Screw the slide out drawer, if something like that is installed it gets notched.


----------



## chonkie (Jul 31, 2014)

We stub out at 16" and I don't have issues. Only sink we stub at 14" are garage utility sinks. But like 504 said, screw the drawer, HO will never notice the notch when they use it. Then again, those slide out shelves aren't common for me.


----------



## SchmitzPlumbing (May 5, 2014)

i just had that on the kitchen and for a bonus, on the drop in laundry sink. its the cabinet guys problem. it didnt say it on the cabinet plans when i roughed it in.:no:


----------



## Pacificpipes (Oct 1, 2013)

504Plumber said:


> I'd like to know how you fit a 3/4hp disposal on a 10+" deep double pan sink with the trap at 18" Screw the slide out drawer, if something like that is installed it gets notched.


 I just put a bucket under the drain for those ones.


----------



## Stptog (Jul 13, 2014)

504Plumber said:


> I'd like to know how you fit a 3/4hp disposal on a 10+" deep double pan sink with the trap at 18"
> 
> Screw the slide out drawer, if something like that is installed it gets notched.


Yeah it was a double bowl sink, and yeah I didn't feel bad notching that slide even with the HO looking over my shoulder:thumbsup:

I explained that while it's nice and clever, blah ba blah it's clearly not a plumber friendly idea!


----------



## mccmech (Jul 6, 2011)

Always go 13 1/2" minum to 15" maximum on k/s stub-outs. Too many remodels where ho wants granite counter-top with deep bowl under mount sink plus large garbage disposer. Done countless re-roughs of drains through floor to accommodate the "much lower" discharge from fixture.


----------



## Michaelcookplum (May 1, 2011)

90 up At the back of cabinet and then tee with studo vent, done. Next problem?


----------



## Tommy plumber (Feb 19, 2010)

Stptog said:


> Ha! I know Im not the most experienced plumber, so how familiar are you guys with this fancy slide out shelf built into the base of a kitchen cabinet? I wish id taken some pics...
> 
> I roughed in at 14" knowing it was an undermount w/ G. disposer... what I didnt know and didnt think to ask was with 6" base + slides + shelf w/ 3" lip the hight of the base of cabinet was 9 1/2 or 10"!
> 
> I made it work by cutting a notch out of the back lip of the drawer with hackzall and multitool so it could slide past the trap but WTF.
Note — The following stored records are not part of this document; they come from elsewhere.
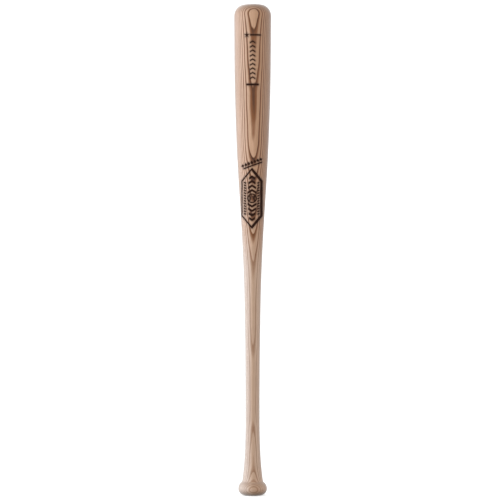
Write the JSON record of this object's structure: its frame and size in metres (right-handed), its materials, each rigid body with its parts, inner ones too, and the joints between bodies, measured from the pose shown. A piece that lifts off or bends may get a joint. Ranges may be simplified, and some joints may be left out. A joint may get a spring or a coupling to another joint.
{
  "type": "baseball bat",
  "caption": "Turned ash wood bat with a cupped barrel end, thin handle and round knob, its figures burned into the face, for hitting a ball",
  "frame": {"origin": "centre of the knob's flat face, at the bottom of the bat's box", "axes": "+Z runs along the bat's axis from the knob to the barrel's end; -Y points out of the face with the burned figures; +X is to the right when that face is looked at with the barrel up"},
  "size_m": [0.0629, 0.063, 0.8382],
  "materials": {
    "ash_wood": "flame tempered, sanded and unvarnished, satin",
    "charred_wood": "burned dark, matte"
  },
  "bodies": {
    "root": {"ash_body": "ash_wood", "centre_mark_frame": "charred_wood", "centre_mark_ball": "charred_wood", "centre_mark_upper_chevrons": "charred_wood", "centre_mark_lower_chevrons": "charred_wood", "centre_mark_left_stitches": "charred_wood", "centre_mark_right_stitches": "charred_wood", "slanted_mark_diamonds": "charred_wood", "slanted_mark_underline": "charred_wood", "end_mark_top_bar": "charred_wood", "end_mark_bottom_bar": "charred_wood", "end_mark_chevrons": "charred_wood", "end_mark_star": "charred_wood"}
  },
  "joints": []
}
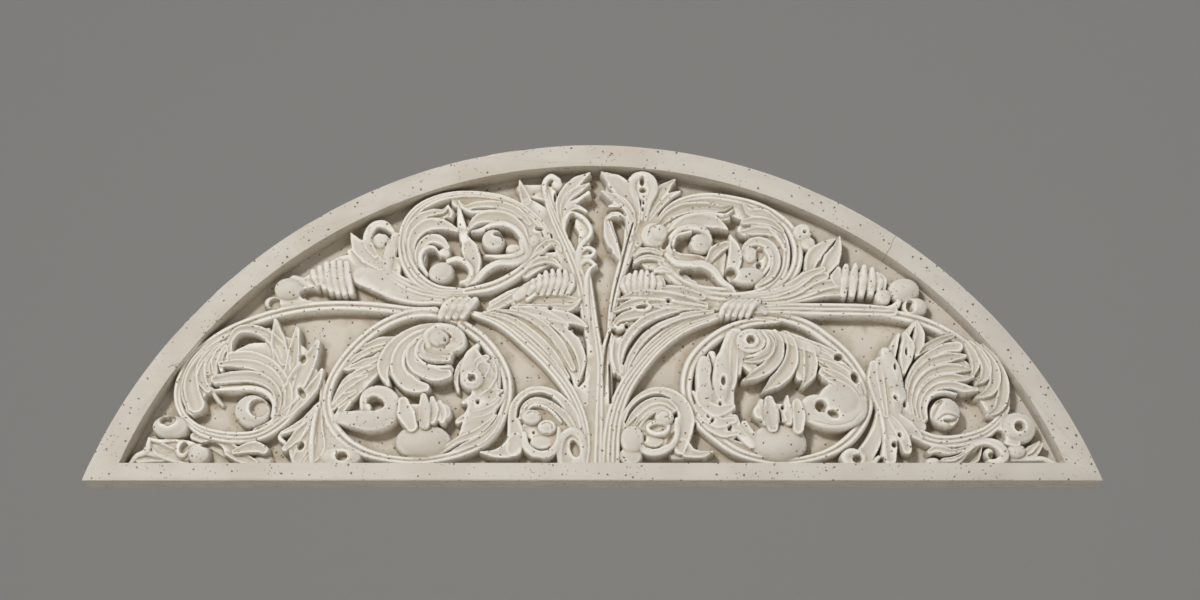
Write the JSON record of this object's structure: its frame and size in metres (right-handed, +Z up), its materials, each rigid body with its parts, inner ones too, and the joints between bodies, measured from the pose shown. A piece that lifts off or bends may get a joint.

It is an excellent idea to know what cabinets, fixtures, etc, etc are being installed in any re-model. Then there won't be any surprises.

One re-model that I did a while back, the homeowner gave me copies of all the plumbing fixtures prior to the project. He even had photocopies of the shower heads for me. On that job the gentleman contacted me to state that he was installing fancy European cabinets with a high bottoms and that he wanted me to raise the waste and water lines in the bathrooms. He added 'just submit a change order for that.'

So always ask if they don't tell you. The average person does not know that the extra deep undermount sink with the fancy batch fed garbage disposal will affect at what height YOU need to put the waste arm at. {By the way, batch-fed disposals sit at about 2" lower than a regular garbage disposal.}


----------



## leakfree (Apr 3, 2011)

Back when I was still doing residential we started leaving one tee at 18" and another one right below it,the one that didn't get used on the trim got a CO fitting installed.


----------



## Tommy plumber (Feb 19, 2010)

leakfree said:


> Back when I was still doing residential we started leaving one tee at 18" and another one right below it,the one that didn't get used on the trim got a CO fitting installed.










Good idea. Two stacked santees. In the wall. We used to intall the tees out of the wall.

When I worked for a contractor who was in love with AAV's {Studor vents}, we roughed-in a 2" stub out at about 10" or so, and then on the final, we installed a 90 facing up, with santees stacked on top pointing to the p-traps. And then to top it off, the AAV on top. All that was under the sink. But if roughed-in correctly, all that garbage was in a corner, not directly under the faucet.


----------